My favorite is the cucumbers and the jalepenos because I can pickle them. I haven't had much success with larger tomatoes as they always get eaten before they grow big enough, so hoping the cherry ones work better.
Anonymous
How do you protect your tomatoes from squirrels and rodents?
Anonymous
Anonymous wrote:How do you protect your tomatoes from squirrels and rodents?


Try to keep your tomato plants in containers surrounded by gravel and sprayed with a repellent made with hot pepper wax and other “magical” ingredients.
Anonymous
Anonymous wrote:How do you protect your tomatoes from squirrels and rodents?


Build cylindrical cages out of welded wire fence. Also helps support the plants.

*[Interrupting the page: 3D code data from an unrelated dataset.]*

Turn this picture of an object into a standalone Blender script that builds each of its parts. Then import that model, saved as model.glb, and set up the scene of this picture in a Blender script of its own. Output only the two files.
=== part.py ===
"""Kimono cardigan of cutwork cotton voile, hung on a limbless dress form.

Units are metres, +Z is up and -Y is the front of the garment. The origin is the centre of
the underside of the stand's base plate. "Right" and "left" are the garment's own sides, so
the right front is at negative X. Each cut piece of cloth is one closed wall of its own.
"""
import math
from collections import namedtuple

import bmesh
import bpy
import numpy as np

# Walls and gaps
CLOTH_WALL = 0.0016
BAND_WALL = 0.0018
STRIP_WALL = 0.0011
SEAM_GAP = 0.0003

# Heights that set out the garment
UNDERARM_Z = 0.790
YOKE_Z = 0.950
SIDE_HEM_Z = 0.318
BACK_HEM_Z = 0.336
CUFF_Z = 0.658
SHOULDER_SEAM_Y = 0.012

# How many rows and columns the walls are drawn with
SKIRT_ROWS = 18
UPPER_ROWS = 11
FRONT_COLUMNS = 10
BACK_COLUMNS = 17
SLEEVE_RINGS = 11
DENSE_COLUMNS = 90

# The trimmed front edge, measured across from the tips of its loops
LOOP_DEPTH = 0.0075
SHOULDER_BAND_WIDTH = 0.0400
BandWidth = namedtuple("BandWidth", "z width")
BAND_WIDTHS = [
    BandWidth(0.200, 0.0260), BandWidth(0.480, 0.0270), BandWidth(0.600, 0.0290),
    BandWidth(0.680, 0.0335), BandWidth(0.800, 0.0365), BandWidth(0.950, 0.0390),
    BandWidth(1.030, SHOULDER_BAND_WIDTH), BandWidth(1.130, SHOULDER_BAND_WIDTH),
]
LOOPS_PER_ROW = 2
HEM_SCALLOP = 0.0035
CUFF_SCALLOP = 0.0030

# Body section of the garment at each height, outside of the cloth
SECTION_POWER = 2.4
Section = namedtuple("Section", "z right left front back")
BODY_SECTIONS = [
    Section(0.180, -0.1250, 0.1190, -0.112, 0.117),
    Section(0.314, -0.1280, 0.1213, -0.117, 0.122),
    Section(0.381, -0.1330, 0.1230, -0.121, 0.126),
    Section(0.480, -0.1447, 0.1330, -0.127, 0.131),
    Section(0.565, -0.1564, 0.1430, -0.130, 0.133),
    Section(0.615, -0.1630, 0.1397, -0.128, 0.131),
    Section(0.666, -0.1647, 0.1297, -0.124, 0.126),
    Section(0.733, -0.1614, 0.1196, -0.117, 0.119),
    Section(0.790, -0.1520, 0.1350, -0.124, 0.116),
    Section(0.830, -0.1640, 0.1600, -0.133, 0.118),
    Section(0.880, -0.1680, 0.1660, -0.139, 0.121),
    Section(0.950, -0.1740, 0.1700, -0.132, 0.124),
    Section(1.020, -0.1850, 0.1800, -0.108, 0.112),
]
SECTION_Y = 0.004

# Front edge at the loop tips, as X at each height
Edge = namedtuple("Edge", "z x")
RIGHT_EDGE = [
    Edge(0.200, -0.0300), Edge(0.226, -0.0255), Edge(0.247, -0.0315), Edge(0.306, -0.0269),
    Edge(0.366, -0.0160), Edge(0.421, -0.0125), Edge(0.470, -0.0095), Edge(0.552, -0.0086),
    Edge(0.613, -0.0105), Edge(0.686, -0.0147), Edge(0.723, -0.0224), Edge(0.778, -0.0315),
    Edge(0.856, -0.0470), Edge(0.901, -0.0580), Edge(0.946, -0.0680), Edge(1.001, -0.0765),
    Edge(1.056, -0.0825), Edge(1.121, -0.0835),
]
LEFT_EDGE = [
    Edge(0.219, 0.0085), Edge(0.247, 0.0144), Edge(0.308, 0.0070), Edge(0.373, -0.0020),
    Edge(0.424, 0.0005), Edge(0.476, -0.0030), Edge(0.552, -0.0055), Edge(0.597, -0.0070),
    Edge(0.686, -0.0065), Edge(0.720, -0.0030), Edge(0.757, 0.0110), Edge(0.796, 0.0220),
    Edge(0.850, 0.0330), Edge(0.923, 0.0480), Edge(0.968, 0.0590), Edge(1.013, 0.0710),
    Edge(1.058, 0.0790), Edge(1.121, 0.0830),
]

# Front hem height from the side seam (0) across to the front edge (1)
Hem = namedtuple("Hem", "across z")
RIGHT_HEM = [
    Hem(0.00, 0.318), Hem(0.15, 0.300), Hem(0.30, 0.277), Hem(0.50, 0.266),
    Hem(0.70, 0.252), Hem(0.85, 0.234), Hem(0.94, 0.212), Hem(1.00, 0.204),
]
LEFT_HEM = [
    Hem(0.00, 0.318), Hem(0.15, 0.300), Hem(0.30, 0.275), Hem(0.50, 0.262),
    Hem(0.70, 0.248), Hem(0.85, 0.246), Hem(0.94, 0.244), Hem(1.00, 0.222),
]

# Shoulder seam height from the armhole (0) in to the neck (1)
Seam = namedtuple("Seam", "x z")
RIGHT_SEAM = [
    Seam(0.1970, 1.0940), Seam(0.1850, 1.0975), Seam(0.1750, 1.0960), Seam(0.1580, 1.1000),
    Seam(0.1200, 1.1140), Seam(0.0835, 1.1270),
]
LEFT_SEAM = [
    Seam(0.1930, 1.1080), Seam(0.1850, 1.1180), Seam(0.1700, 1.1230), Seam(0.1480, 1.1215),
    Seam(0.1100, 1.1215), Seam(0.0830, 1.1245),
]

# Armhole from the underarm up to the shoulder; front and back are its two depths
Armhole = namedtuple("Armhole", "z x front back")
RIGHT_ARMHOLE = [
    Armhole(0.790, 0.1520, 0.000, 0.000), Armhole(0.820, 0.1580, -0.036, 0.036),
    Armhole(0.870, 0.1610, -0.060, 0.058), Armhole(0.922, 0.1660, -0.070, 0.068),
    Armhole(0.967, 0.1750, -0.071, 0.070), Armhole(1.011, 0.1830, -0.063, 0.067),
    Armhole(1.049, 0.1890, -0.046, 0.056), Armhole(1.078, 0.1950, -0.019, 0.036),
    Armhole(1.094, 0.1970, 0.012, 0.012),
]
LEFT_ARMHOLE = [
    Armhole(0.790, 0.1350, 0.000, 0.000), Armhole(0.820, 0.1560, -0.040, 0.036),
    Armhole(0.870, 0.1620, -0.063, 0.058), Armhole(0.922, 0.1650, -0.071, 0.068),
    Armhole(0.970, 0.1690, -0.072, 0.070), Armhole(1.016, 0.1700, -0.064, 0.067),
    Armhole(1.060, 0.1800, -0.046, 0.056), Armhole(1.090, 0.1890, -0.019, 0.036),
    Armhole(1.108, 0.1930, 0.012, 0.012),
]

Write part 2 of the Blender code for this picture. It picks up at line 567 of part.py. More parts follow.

As far as mice or rats, never had that problem, but if they are that prevalent, then that's a more pressing issue than a garden.
Anonymous
Anonymous wrote:
Anonymous wrote:I grow what we like to eat in raised beds. I also like to include varieties that are hard to find in stores, noted in parenthesis, so I do tend to experiment.

Potatoes (rose fingerling), sweet potatoes (purple flesh), peas, sugar snap peas (purple), red long bean, purple pole bean, 4-5 varieties of radish and beets, mixed leaf lettuce, butter head lettuce, perennial arugula, red Russian and dinosaur kale, pickling cucumbers, gherkins, slicing cucumbers, lunchbox bell peppers, Hungarian paprika, tomatoes (3-4 types), leeks, green onion, walking onion, garlic, strawberries, raspberries, blueberries, figs, every possible herb and edible flower I can get my hands on, red zinger hibiscus.

I keep trying with varieties of squash, but I cannot keep ahead of the squash bugs. I've also played with mini watermelon, but find them a lot of work for little reward.


That’s impressive. Are you growing all those vegetables in one single season or alternate crops?


I grow each in its season. I don't use season extenders. For spring and fall crops, I start from seed. For summer crops, I will buy starter plants to account for the overlap.
Anonymous
Anonymous wrote:How do you protect your tomatoes from squirrels and rodents?


Oddly, they have never bothered my tomatoes. I don't know why. Hope I didn't just jinx it!